As part of the trend to offer secondary processed stone in preference to plain old riven, much if not all of the standard imported stone range is now being offered in the "antiqued" format, which is part-polished-part-distressed in nature. Flagstones, setts and walling are now subjected to the magic treatment, and it does improve some colours. The Autumn Green distressed walling blocks are worth looking out for, but there's nothing unexpected or bedazzling with any of the products, to be brutally honest.

As for the new "Landscape Walling" wet-cast concrete blocks, copings and Citadel edgings, well, if I'm being charitable, I'll blame it on the lighting, but these looked like products from 20 years ago. Even the move to what are regarded as 'modern' colours, namely Antique Chestnut (tan brown) and Golden sand (light buff) cannot rescue these from insipidity.

bradstone stand
The Bradstone stand: photos taken after....
autumn green walling
....closing time when the plebs had gone home.

Stonemarket

Looking back over last year's waffle , the one thing I couldn't mention at the time of writing was the imminent return to Stonemarket of MD Tom Poole, after a short sabbatical in the house-building industry. Although Tom himself had told me the news, I'd promised to keep schtum until the official announcement a few weeks later. Well, he's been back for the best part of a year now, so the question was: has there been any significant change in direction?

stonemarket

The short answer is “no”. The slightly longer answer is “a bit”. This seemingly contradictory pair of statements requires explanation. While Stonemarket has consolidated its identity as a premium supplier of top-notch patio and driveway landscaping materials, and fully absorbed both the Paver Systems and Classical Flagstones businesses, there has been a realisation that the TruStone range of imported paving has to offer something over and above that offered by all the other importers. Having 'variations on a theme' in the form of new polygonal feature kits or quaint artistic motifs is no longer enough to warrant a premium price. The nature of the imported stone business is such that, whatever design you come up with this week, some other bugger will have a copy of it within 3 months, and so the only way to survive is to offer something the competition are less keen to emulate: quality.

And so the decision has been taken that, from the beginning of next year, all the TruStone products will be calibrated: that is, they will all be processed to ensure a uniform thickness, thereby enabling screed bedding, which is a laying methods that's at least three times faster. The product might cost a few bob more per square metre, but the installation cost is dramatically reduced because the skill and time required in preparing an individual bed for flags of varying thickness is slashed.

stonemarket

This is BIG news. Calibrated paving is the next big idea for the imported stone market, but by making installation easier and reducing the level of skills required to build a half-decent patio, there's a danger the trade will become increasingly open to those with no actual ability. It's a double-edged sword: calibration makes life easier for the professional and so should improve profitability, and it's also easier for the DIYer, which should mean those pesky “small jobs”, in which no contractor is really interested, are removed from the market. But on the other hand, reducing the skill quotient even further invites more cowboys to chance their arm in the trade and undermines what some of us are trying to do in improving the image and professionalism of our industry. That Stonemarket are making a whole-hearted commitment to calibrated flagstones means that it can only be a matter of time before others follow their lead, possibly with thinner calibrated material or inferior quality stone.

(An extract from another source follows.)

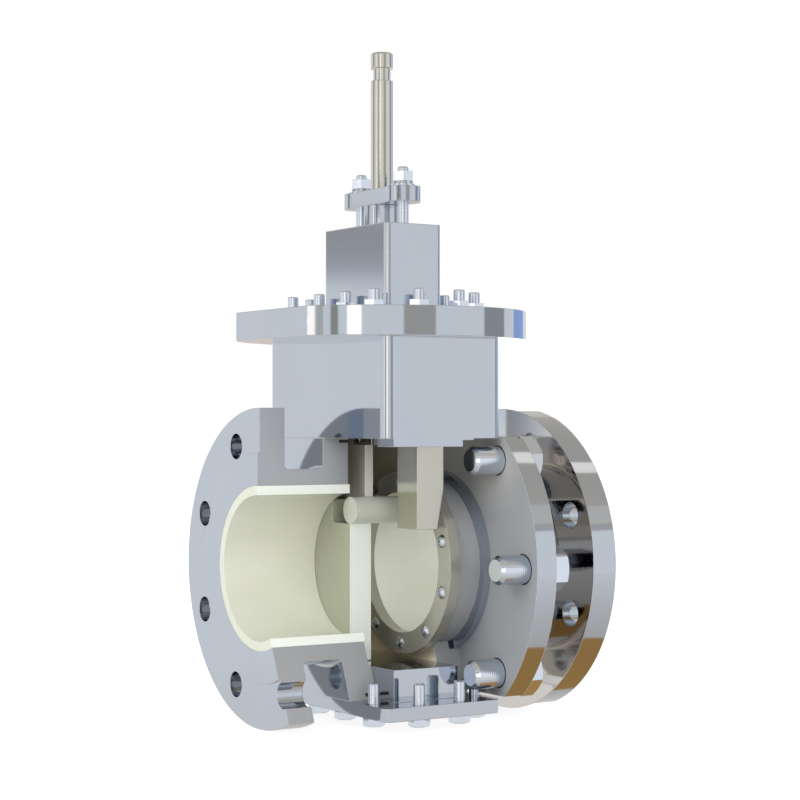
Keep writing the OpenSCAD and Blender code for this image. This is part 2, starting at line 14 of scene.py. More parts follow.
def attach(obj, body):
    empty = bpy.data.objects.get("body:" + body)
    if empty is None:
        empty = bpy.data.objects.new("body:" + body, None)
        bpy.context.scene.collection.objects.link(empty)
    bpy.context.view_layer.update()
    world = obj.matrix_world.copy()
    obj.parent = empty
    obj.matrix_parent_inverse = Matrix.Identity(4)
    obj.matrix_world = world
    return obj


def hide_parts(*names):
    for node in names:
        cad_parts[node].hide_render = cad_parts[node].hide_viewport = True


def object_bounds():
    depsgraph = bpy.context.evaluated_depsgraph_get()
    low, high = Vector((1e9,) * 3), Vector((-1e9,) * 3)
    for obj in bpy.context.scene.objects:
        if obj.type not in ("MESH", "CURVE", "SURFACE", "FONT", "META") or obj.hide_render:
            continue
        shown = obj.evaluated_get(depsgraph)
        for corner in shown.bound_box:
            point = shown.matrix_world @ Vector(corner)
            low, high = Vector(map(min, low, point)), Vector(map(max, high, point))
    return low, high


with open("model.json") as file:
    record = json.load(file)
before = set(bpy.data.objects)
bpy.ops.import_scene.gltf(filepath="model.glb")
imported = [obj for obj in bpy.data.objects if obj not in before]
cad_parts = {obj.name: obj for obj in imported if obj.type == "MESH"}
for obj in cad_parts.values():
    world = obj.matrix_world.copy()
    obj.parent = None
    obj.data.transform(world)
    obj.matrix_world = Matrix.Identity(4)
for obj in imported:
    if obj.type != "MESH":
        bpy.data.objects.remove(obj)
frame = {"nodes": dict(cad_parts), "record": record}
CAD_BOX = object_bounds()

logging.basicConfig(level=logging.INFO, format="%(message)s")
log = logging.getLogger("slide_valve")

MM = 0.001
STEM_X = -124.0
JOINT_Z = 167.8
# Places on the outlet body, from the stem axis towards the outlet
BARREL_END_X = 42.6
SHOULDER_X = 45.7
EAR_FACE_X = 46.5
OPEN_ANGLE = math.radians(22.5)
Color = tuple[float, float, float]
Socket = bpy.types.NodeSocket
GroupMaker = Callable[[], bpy.types.NodeTree]
# Colour, roughness and metallic of a finish on its way to the shader
Layers = tuple[Socket, Socket, object]
WHITE: Color = (1.0, 1.0, 1.0)

# Wear, grain, clouding and relief that all finishes share
WEAR_SCALE = 260.0
WEAR_GAIN = 6.0
WEAR_STOPS = ((0.3, 0.25), (0.7, 1.0))
COARSE_SCALE = 90.0
FINE_SHARE = 0.7
CLOUD_STOPS = ((0.3, 0.0), (0.7, 1.0))
LEAST_ROUGHNESS = 0.03
RELIEF_DEPTH = 0.0001
RELIEF_GAIN = 10.0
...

Big news aside, I'm saddened to report that this was the least inspiring stand I've ever seen from Stonemarket at this show. I understood the drive towards more of what is termed "chic" styling in place of the traditional cottage garden look, but despite the futuristic storeroom structure and some yoke in one corner, the display felt glaringly two-dimensional and would have benefitted enormously from some change in height: a small flight if steps, some planters, even a disabled access ramp would have helped by breaking the prairie-like expanse of flat paving. Where was the walling? Even chic courtyards have walls. This was simply a disjointed arrangement of paving products and the lacklustre effort wasn't helped by sub-standard installation, which required emergency repairs on the Sunday evening. I was disappointed. Disappointed because I know Stonemarket are a better company than it might seem from this stand, and the products they offer are better that it might seem from this stand. A flat, uninspired stand design did justice to neither the company, nor the products, nor the personnel that have made Stonemarket such a success over recent years.

And it was doubly disappointing because they have some bloody good new products that deserve greater attention. F'rinstance, just look at that new star feature in the photo above. That is a cracking patio feature with a near-perfect balance of detail and simplicity. Look at these brushed Chinese limestone flags: gorgeous! There's an absolutely stunning partially rotated geometric feature in Arctic Granite that they've dubbed "Revolve", a luvverly dark sett (Raven) given the antiquing process, and a Kotah Blue limestone flag they're calling "Frost". There's even a new block paver colour, an autumnal multi-blend of reds, buffs, tans, browns and greys that is, as yet, unnamed. I suggested "Truffle" and they can have the name for a mere 1% royalty rate!

stonemarket new products
Chinese Limestone - Vintage Limestone "Frost"
Vintage Setts "Raven" New CBP colour unnamed - Revolve Arctic Granite Feature

I get so annoyed when genuinely attractive products are not given the setting they deserve. If the idea of promoting "chic" designs had been allowed ot run a little further, this could have been a Stonemarket display to beat any previous outing. The products are there; it's the implementation that's let them down. Still; a good buyer, or even a half-decent designer, should be able to look beyond the immediate and see the potential, so there's no real harm done, probably.